L’événement Rendez-Vous Canada s’est tenu à Edmonton en mai 2024, après avoir eu lieu dans la ville de Québec pour son édition 2023.
La désintermédiation du réseau… et la pandémie!
Évidemment, les choses ont bien changé depuis cette époque, même si certains piliers demeurent. Le Web aura amené son lot de changement, notamment avec un accès à l’inventaire hôtelier en temps réel et les meilleurs tarifs disponibles (best available rates, ou BAR). Mais surtout, la pandémie a changé la donne, surtout hors des grands centres urbains où les taux d’occupation ont atteint des records grâce à la clientèle québécoise en 2020, 2021 et 2022.

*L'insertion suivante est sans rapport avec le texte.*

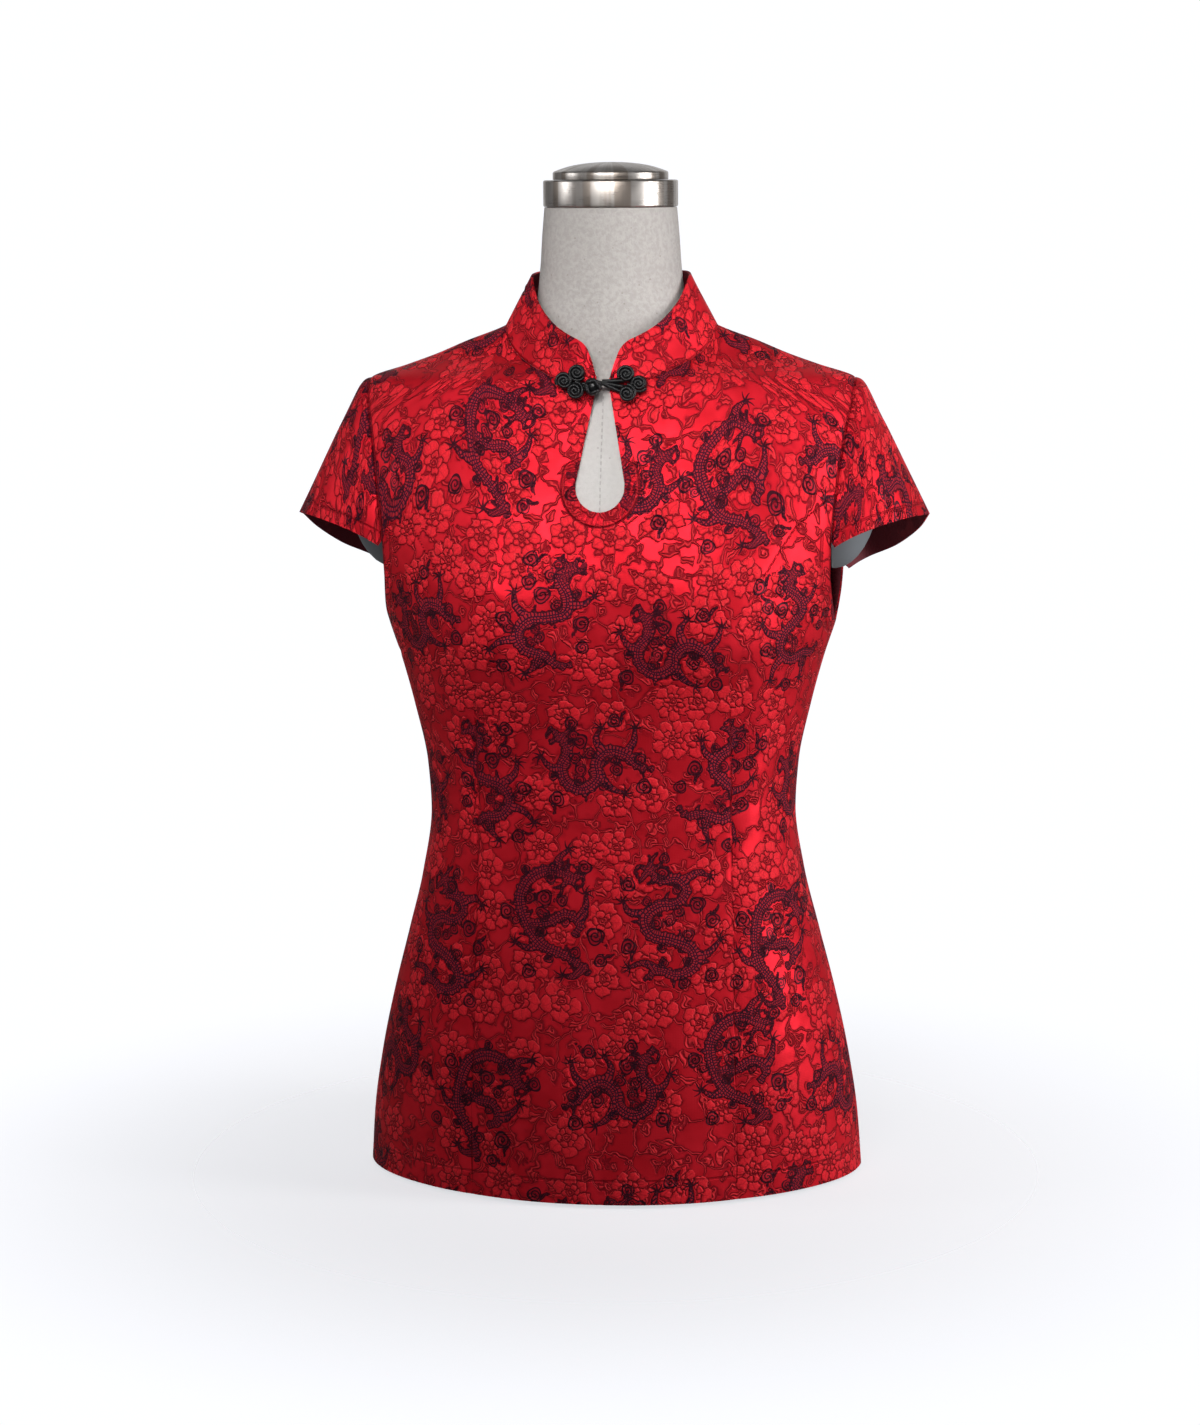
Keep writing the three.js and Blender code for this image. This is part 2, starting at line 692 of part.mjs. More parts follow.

Pour Annie Joyal, directrice des opérations et ventes groupes, chez Jonview Canada, le constat est clair : « le réseau de distribution n’est pas assez connu et valorisé par les hôteliers et la restauration. Les plaintes que l’on reçoit portent souvent à ce niveau – faible qualité des petits-déjeuners, par exemple. Certains hôteliers, des restaurants et des attraits majeurs n'avaient pas besoin de nous après la pandémie... et maintenant ils aimeraient bien revoir les groupes d'Européens, après nous avoir refusé de l'inventaire et des réservations pendant que tout allait bien! », se désole-t-elle.
« La chaine de distribution semble se briser au Québec. Et dans l'Ouest, on observe des situations très difficiles, poursuit-elle. Je te donne un exemple: on ne peut plus faire manger nos groupes dans le Vieux-Québec car les restaurants ne prennent plus de réservations de groupe! On doit aller en périphérie, ou alors ne pas inclure les repas, et on laisse les clients manger par eux-mêmes. »
Et l’économie difficile, quel impact?
« À RVC Edmonton en mai dernier, j'ai trouvé que l'ambiance était bonne et que le mood était meilleur que par le passé - on parlait beaucoup moins de pénurie de main d'oeuvre, notamment. Les prix en hausse? Certes, mais ça ne semble pas un frein. On peut même dire que pour le Québec, ça vient appuyer le niveau de qualité que l’on observe chez nos partenaires touristiques, et ça se vaut », selon Magalie Soughikan, directrice des ventes et développement des produits, chez Canada Découverte.
« La clientèle avec laquelle on travaille ne semble pas freinée par la situation économique actuelle, mais on observe une légère baisse pour l'Ouest canadien (mais pas pour le Québec) », nous dit-elle.
Un son de cloche différent de ce que Jonview observe sur ses marchés. « L'Ouest canadien semble revenir en force, on a énormément de demande sur la plupart des marchés. On développe de nouveaux forfaits, et de nouvelles prestations touristiques dans l'offre, des variations sur certains itinéraires, de la croisière, du train, etc. », selon Annie Joyal.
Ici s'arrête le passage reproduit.